Look for a poinsettia that has been grown in cool conditions. Although it takes more time and resources to grow it this way, you’ll certainly see a difference in the plant’s appearance. Many gardeners opt to grow them in the warmth, thinking it’s more efficient, but this results in a tall, straggly plant with a pale color. Find one with deeply-colored leaves and a broad, bushy habit.
The vibrant, red pieces of the poinsettia aren’t actually the flowers of the plant – they’re called bracts. The inner, yellow cluster is actually the flower part! Flowers of younger plants will still be tightly nestled in a bud, or open with yellow tips. If you see any blackened tips, keep walking – the plant is nearing the end of its time.
When you take your poinsettia home for the holidays, wrap it well with a sleeve. As tropical plants, they don’t tolerate the cold weather very well.
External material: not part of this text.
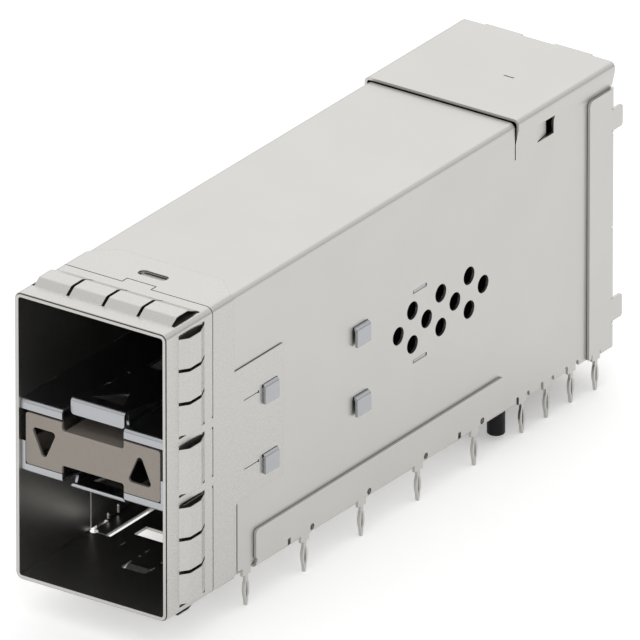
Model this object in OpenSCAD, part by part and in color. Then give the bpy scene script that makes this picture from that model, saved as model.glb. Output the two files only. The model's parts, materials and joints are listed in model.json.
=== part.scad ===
// Two-high press-fit module cage with its receptacle connector.
// Pieces are drawn from the front face (Y = 0) with the board's top face at Z = 0,
// then datum() moves the origin to the midpoint of the two board posts.

/* [Ports] */
// Clear width of a port
port_w = 14; // [13.9:0.05:14.5]
// Clear height of a port
port_h = 9.05; // [8.8:0.05:9.6]
// Height of the middle bay, over the outer faces of the two dividers
bay_h = 6.4; // [6.2:0.1:8]

/* [Shell] */
// Thickness of the folded sheet
sheet_t = 0.25; // [0.2:0.01:0.3]
// Outer radius of the shell's folds
bend_r = 0.5; // [0.4:0.05:0.7]
// Length of the shell's roof, front face to rear edge
cage_len = 62.8; // [60:0.1:66]
// Length of the rear section, where the roof is raised and the walls flare out
rear_len = 13.7; // [13.5:0.1:14.2]
// Height of the cage's underside above the board
standoff = 0.3; // [0.3:0.05:0.6]
// Length of the closed tube at the front
tube_len = 9.85; // [9.6:0.05:10.4]
// How far the rear of the shell steps out
step_out = 0.3; // [0.2:0.02:0.36]
// Width of the slits in the shell
slit_w = 0.14; // [0.1:0.02:0.2]
// Depth of the slit at the step, down from the roof
step_slit_h = 3.25; // [2.9:0.05:4]
// Height over which the side walls flare out to the raised roof
flare_h = 1.4; // [1.2:0.1:1.6]
// Length of the locking tab cut in the roof
roof_tab_w = 2.4; // [2:0.1:3.2]
// Place of the locking tab cut in the roof
roof_tab_y = 8.7; // [7.9:0.05:9]
// Length of the window whose tab locks the connector
lock_len = 2.3; // [1.8:0.1:2.6]
// Height of the window whose tab locks the connector
lock_h = 1.6; // [1.2:0.1:1.8]

/* [Vents] */
// Diameter of a vent hole
vent_d = 1.55; // [1.2:0.05:1.7]
// Spacing of the vents along a row
vent_pitch = 4; // [3.8:0.1:4.2]
// Height between two rows of vents
vent_row = 1.5; // [1.4:0.05:1.6]
// Distance from the middle of the vents back to the step
vent_back = 10.6; // [10.2:0.1:11.2]

/* [Pins] */
// Reach of a press-fit pin below the board's top face
pin_len = 2.7; // [2.2:0.1:3.2]
// Width of a pin's shoulder
pin_root_w = 1.08; // [0.9:0.02:1.2]
// Width of a pin's eye
pin_eye_w = 0.7; // [0.56:0.02:0.8]
// Width of the slot through a pin's eye
pin_slot_w = 0.22; // [0.14:0.02:0.3]
// Width of a pin's neck
pin_stem_w = 0.36; // [0.3:0.02:0.44]
// Distance from the tube back to the shell's front pin
front_pin_gap = 1.4; // [1.2:0.05:1.5]
// Place of the first floor pin
floor_pin_y = 19; // [18.5:0.1:19.5]
// Spacing of the floor pins
floor_pin_pitch = 8; // [7.5:0.1:8.2]
// Distance from the step back to the first of the shell's rear pins
rear_pin_gap = 1.1; // [1.05:0.05:1.3]
// Spacing of the shell's rear pins
rear_pin_pitch = 3.5; // [3.2:0.05:3.55]

/* [Floor] */
// Distance from the tube back to the floor's side flanges
flange_gap_y = 2.35; // [2.2:0.05:3]
// Distance from the end of the floor's side flanges back to the step
flange_stop = 1.9; // [1.7:0.1:2.3]
// Height of the floor's side flanges above the cage's underside
flange_h = 3.33; // [2.8:0.05:4]
// Gap between a side wall and a flange that runs outside it
flange_gap = 0.03; // [0.02:0.01:0.06]
// Width of the level strip between the sunken floor and a side wall
strip_w = 1.4; // [1.1:0.1:1.7]
// Rear end of the sunken part of the floor
pan_end = 24; // [22:1:30]

/* [Rear cover] */
// Length of the cover's side flanges, ahead of the roof's rear edge
cover_wrap = 3.5; // [3.3:0.05:3.8]
// Distance from the cover's pin back to the roof's rear edge
cover_pin_back = 2.5; // [2.3:0.05:2.7]
// Reach of the locking lugs behind the cover
lug_len = 1.05; // [0.5:0.05:1.3]

/* [Collar] */
// Thickness of the spring collar
collar_t = 0.08; // [0.06:0.01:0.12]
// Gap between the collar and the shell
collar_gap = 0.05; // [0.02:0.01:0.08]
// Setback of the collar's front edge from the mouth
collar_set = 0.1; // [0.05:0.05:0.3]
// Place where the collar's plain front band ends
band_len = 1.7; // [1.4:0.1:2]
// Length of a spring finger
finger_len = 3.55; // [3.2:0.05:3.7]
// Height of a finger's crest above the shell
finger_h = 0.68; // [0.5:0.02:0.8]
// Angle of a finger's front ramp
ramp_front = 36; // [34:1:44]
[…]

The worst thing you can do for your poinsettia is love it too much – we know, it’s hard not to! As a tropical plant, many people assume that it needs a lot of water. However, over-watering is the most common problem when it comes to poinsettias. Too much water leads to root rot, which will kill the plant.
Allow the soil surface to completely dry out before watering it again. Don’t let these holiday house guests sit with their feet wet – a good host will empty the saucer soon after watering. Luckily, you’ll know if you’re giving them too much love if their lower leaves begin to droop or yellow.
Poinsettias don’t like to be cold and their leaves will freeze if they’re kept near drafty doors or cold windows. They also don’t like exposure to heat from furnaces or vents, which dries them out. While they don’t like poorly insulated windows, they still need lots of bright light, so keep them somewhere just far enough away that they can peek outside. Yes, they’re a little demanding, but these holiday favorites are worth it. Just like the little ones around our tables, their finickiness doesn’t keep us from loving them!
Speaking of children, you’ll be happy to know the old claim that poinsettias are poisonous is just a myth. They’re definitely safe to have in the house around small kids and pets alike.
With a heartwarming backstory and a stunning appearance, it’s easy to see why poinsettias are one of the most popular holiday plants. As long as you pick a healthy plant and give it a little (but not too much) TLC, you can enjoy this Christmas treasure long after the holidays have ended.